Sirk favours wide shots that allow costumes to play a role in expressing his ideas. Male characters, such as Ned, mostly dress in sharp business suits. Ron however wears comfortable and practical clothing that matches his job as an outdoor gardener. It also differentiates him from the townspeople. The women are elegantly dressed, and wear make-up even when going about daily chores. Cary’s striking red dress, worn for Harvey and then a date at the country club, symbolises her frustrated sexuality at the prospect of marrying a much older man. It brings humiliation when a drunk guest launches an unwelcome advance. The evening wear in the country club sequences act as a metaphor for the willingness of each character to go along with rigid social conventions.

The old mill, first seen in disrepair, symbolises the potential for rebuilding and hope for the couple’s shared future. It could also be seen as a metaphor for Cary, whose life is in need of a fresh start. Sirk frames and composes this setting to maximise visual impact. The old mill’s rustic charm is balanced by carefully positioned trees and water flowing in the background. Wide shots are rendered using the technique of matte painting for a fairy tale look.

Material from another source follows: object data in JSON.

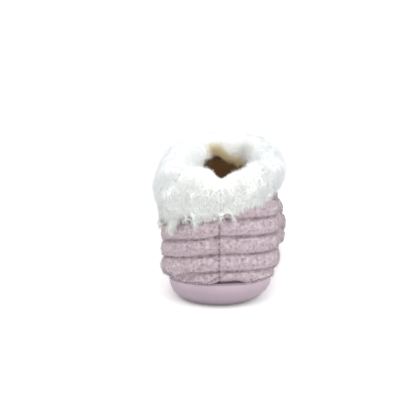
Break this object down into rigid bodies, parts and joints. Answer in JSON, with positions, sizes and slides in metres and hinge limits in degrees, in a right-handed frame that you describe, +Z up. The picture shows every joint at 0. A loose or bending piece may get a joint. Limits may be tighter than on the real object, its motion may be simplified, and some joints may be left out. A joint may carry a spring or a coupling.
{
  "type": "house slipper",
  "caption": "Closed-heel house slipper with a ribbed plush upper, a moulded cup sole, an insole and a deep fur collar round the foot opening.",
  "frame": {"origin": "on the floor under the widest line of the heel, at the middle of the heel's flat tread", "axes": "+Y from the heel to the toe, +Z up, +X towards the outer side of the right foot"},
  "size_m": [0.1015, 0.2739, 0.1096],
  "materials": {
    "sole_foam": "matt moulded dusty pink foam rubber",
    "insole_textile": "short brown textile",
    "plush": "short dusty pink plush in broad ribs",
    "fur": "long soft white faux fur"
  },
  "bodies": {
    "root": {"outsole": "sole_foam", "insole": "insole_textile", "upper": "plush", "fur_collar": "fur"}
  },
  "joints": []
}
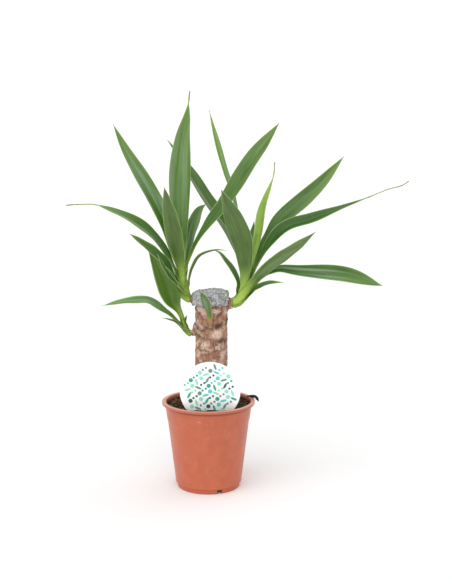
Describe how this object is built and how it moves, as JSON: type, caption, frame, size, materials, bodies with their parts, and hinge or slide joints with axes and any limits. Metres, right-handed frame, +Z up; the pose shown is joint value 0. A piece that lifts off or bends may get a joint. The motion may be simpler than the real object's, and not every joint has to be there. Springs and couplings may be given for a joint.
{
  "type": "potted yucca",
  "caption": "Young yucca in a round nursery pot: a waxed cane with side shoots of sword-shaped leaves, potting soil and a blank round plant label.",
  "frame": {"origin": "on the floor, under the middle of the pot", "axes": "+Z up along the pot and the cane; +X to the right seen from the front; the label faces -Y"},
  "size_m": [0.4314, 0.1614, 0.5072],
  "materials": {
    "pot_plastic": "satin",
    "soil": "matte",
    "bark": "matte",
    "wax": "matte",
    "label_plastic": "satin",
    "bark_chip_wood": "matte",
    "shoot_stem": "satin",
    "leaf": "satin"
  },
  "bodies": {
    "root": {"pot": "pot_plastic", "potting_soil": "soil", "cane": "bark", "wax_cap": "wax", "plant_label": "label_plastic", "bark_chip": "bark_chip_wood", "right_shoot_stem": "shoot_stem", "left_shoot_stem": "shoot_stem", "low_left_shoot_stem": "shoot_stem", "front_shoot_stem": "shoot_stem", "left_shoot_leaf_01": "leaf", "left_shoot_leaf_02": "leaf", "left_shoot_leaf_03": "leaf", "left_shoot_leaf_04": "leaf", "left_shoot_leaf_05": "leaf", "left_shoot_leaf_06": "leaf", "left_shoot_leaf_07": "leaf", "left_shoot_leaf_08": "leaf", "left_shoot_leaf_09": "leaf", "low_left_shoot_leaf_01": "leaf", "low_left_shoot_leaf_02": "leaf", "low_left_shoot_leaf_03": "leaf", "low_left_shoot_leaf_04": "leaf", "right_shoot_leaf_01": "leaf", "right_shoot_leaf_02": "leaf", "right_shoot_leaf_03": "leaf", "right_shoot_leaf_04": "leaf", "right_shoot_leaf_05": "leaf", "right_shoot_leaf_06": "leaf", "right_shoot_leaf_07": "leaf", "right_shoot_leaf_08": "leaf", "right_shoot_leaf_09": "leaf", "right_shoot_leaf_10": "leaf", "right_shoot_leaf_11": "leaf", "front_shoot_leaf_01": "leaf", "front_shoot_leaf_02": "leaf"}
  },
  "joints": []
}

This aesthetic enables Sirk to construct a stylised portrait of nature, one arguably just as artificial as the nearby town. Snow sequences, particularly the climactic one where Ron suffers an accident, are obviously staged in a studio, with artificial snow layered in by art directors. The inclusion of a deer functions as a symbol of innocence, and its presence has the strange effect of pointing out the artifice of film making.


References:

Klinger, B. 1994, Melodrama and meaning, Indiana University Press, Bloomington.

Sirk, D. & Halliday, J. 1971, Sirk on Sirk: interviews with John Halliday, Martin Secker & Warburg, London.